I have a question around best practices for attaching metadata to our keen.io pageview events. Internally we use 3 different keyword categories to identify a piece of content, and those keywords live in tags on every page. A good example would be something like this:
<meta name="namespace:tier1" content="Programming" />
<meta name="namespace:tier2" content="Web Development, Web Operations" />
<meta name="namespace:tier3" content="JavaScript, Analytics, jQuery, HTML, CSS" />
We want to be able to segment our users based on those tiers, and do queries like this:
- See all traffic segmented by tier1 keywords
- See the most popular tier2 keywords that belong to a specific tier1 keyword
- ... and so on.
Here's my question: It seems like we could just send this metadata along with the pageview event, but we'll end up having a lot of redundant data that could live in a separate place.

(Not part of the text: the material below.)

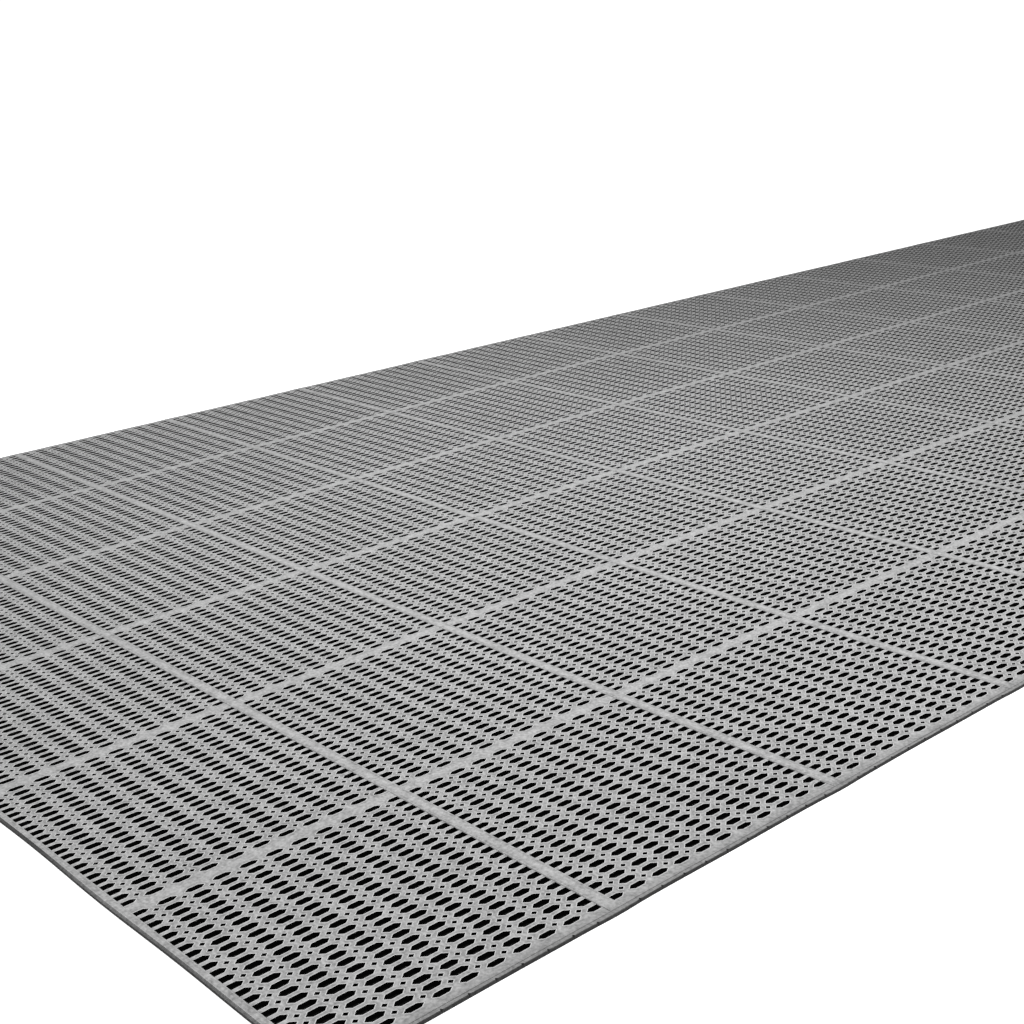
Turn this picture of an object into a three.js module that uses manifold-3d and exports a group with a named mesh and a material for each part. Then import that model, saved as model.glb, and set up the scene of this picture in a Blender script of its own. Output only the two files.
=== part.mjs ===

For example, if we scraped the keywords every day for our pages, we could index them by URL, and not have all that duplicate meta data in keen.io.
How would you approach this? Am I stuck in SQL land, and should I just don't worry about the duplicate data?
A related question is that our keywords are basically lists, and the keen.io documentation says that we should stay away from lists. Would I need to create a Metadata
event for every single word then? Seems like a bit of overkill to send +10 requests on every pageview.